There is a feeling within the conference this year, however, that no matter which of the teams ends up in the Rose Bowl, the people from the Pacific are in for a lot of woe. Woody Hayes, for example, has so deep a supply of talent that when Ohio State lost its first two fullbacks, including Champ Henson, the nation's scoring leader, the offense never missed a stride. Hayes simply dipped into his defense and came up with a linebacker, Bruce Elia, who scored three times last Saturday against Michigan State.

What everyone expects of the game is this: Michigan's hard-nosed rushing offense. No. 11 in the nation, will take it to Ohio State's hard-nosed rushing defense, No. 12 in the nation. And when they exchange the ball, Ohio State's hard-nosed runners, No. 4, will take it to Michigan's hard-nosed rushing defenders, No. 3. And Ohio State and Michigan, who rank 5-10 in scoring, will be going against defenses that rank 1-2 in fewest points given up per game. Without a program you won't be able to tell all those unstoppable forces from all those immovable objects.
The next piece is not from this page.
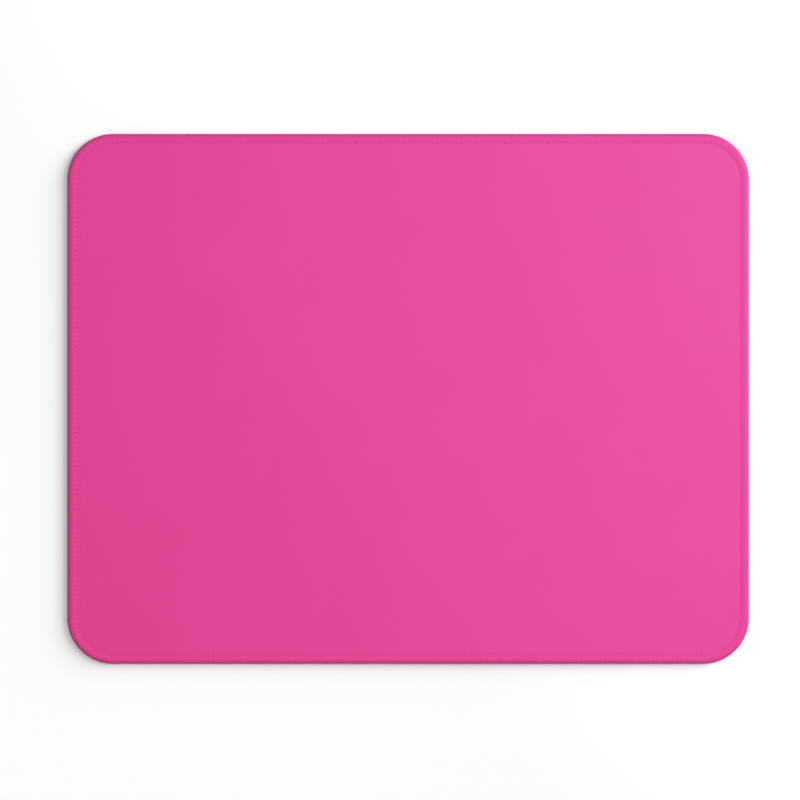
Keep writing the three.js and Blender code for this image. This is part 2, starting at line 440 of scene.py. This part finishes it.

Michigan's pass defense, on the other hand, has its moments of vulnerability, but it doesn't matter. When Woody Hayes says, "They Shall Not Pass," he is speaking both to his defense and of his offense. When Ohio State puts the ball in the air, it had better be coming off someone's foot. The Buckeyes' spirited little quarterback from Washington, D.C., Cornelius Greene, sorely wounds people with his running, but his passing arm is more shotgun than rifle. In the Big Ten, Ohio State is last in passing.

"But don't think it's still the same old three yards and a cloud of dust," said Minnesota Coach Cal Stoll. "Now it's 12 yards and a mass of humanity."

While Hayes never lets the pass rise above the rank of leprosy, Schembechler considers it no worse, say, than a bad chest cold. Michigan's passing offense ranks a modest eighth in the conference, but Quarterback Dennis Franklin can throw well when he has to, and last year passed 23 times against Ohio State, completing 13 for 160 yards. It is doubtful that Michigan will be that adventuresome again next week. Ohio State's passing defense ranks fourth in the nation.

No matter how it goes, the Big Ten champion still will be either Michigan or Ohio State and there is little evidence that anyone will be seriously challenging the pair for a long time to come. Not that everyone has given up trying.

"People tend to have short memories," said Alex Agase, now in his first year at Purdue after a long term at Northwestern. "In 1970 Northwestern came within a fumble of winning the championship. We were playing Ohio State and we were leading 10-7 and had them really subdued until we fumbled on our 28 in the third quarter. Ohio State beat us 24-10 and won the championship with a 7-0 record; we tied with Michigan for second with a 6-1 record. And in 1971 Michigan won the title with 8-0 and we were second ahead of Ohio State. These things travel in cycles. Twenty years ago when I worked at Iowa State, the Big Eight was known as Oklahoma and the Seven Dwarfs. I guarantee you that changed."

The answer, said Wisconsin's John Jardine, is recruiting. So much for the answer. The problem is how do you get a top athlete to pass up Ohio State and Michigan, which have been going to the Rose Bowl every other year, and come, say, to Wisconsin, which hasn't been to Pasadena since 1963?

"It's tough," Jardine said. "The thing that marks Ohio State and Michigan is depth, and you have to recruit to match that. We certainly try. We tell a kid to come to our school and he'll have a chance to beat the Ohio States and the Michigans. But he says, 'I can go to those schools now and win. I've only got four years.' A lot of people wonder how they keep winning. I'll tell you: every guy at every position is worried about the guy behind him. Every starter wants to have a good game because he knows he won't be playing the next week if he doesn't. We have the same kind of competition here. At offensive guard."

Then there is the problem of economics. Iowa had cut into the Ohio State-Michigan monopoly in the late '50s under Forest Evashevski, but lately they have fallen on hard financial times. Illinois has made some gains since Bob Blackman arrived from Dartmouth in 1971, but there are rumors that the conference and the NCAA are investigating the school's basketball program and some of the slop could spill over onto the gridiron. If it does, forget everything. Northwestern is in financial trouble. So is Minnesota. Wisconsin is feeling the pinch. With its semi-magic name, Michigan State could move upward but seemingly is hung up in neutral gear.

"I'm sure we'll see a definite change in five years," said Corso, who isn't off to the best start at Indiana. "I heard that the Chicago Bears are trying to get into the conference. That will make it a three-team race."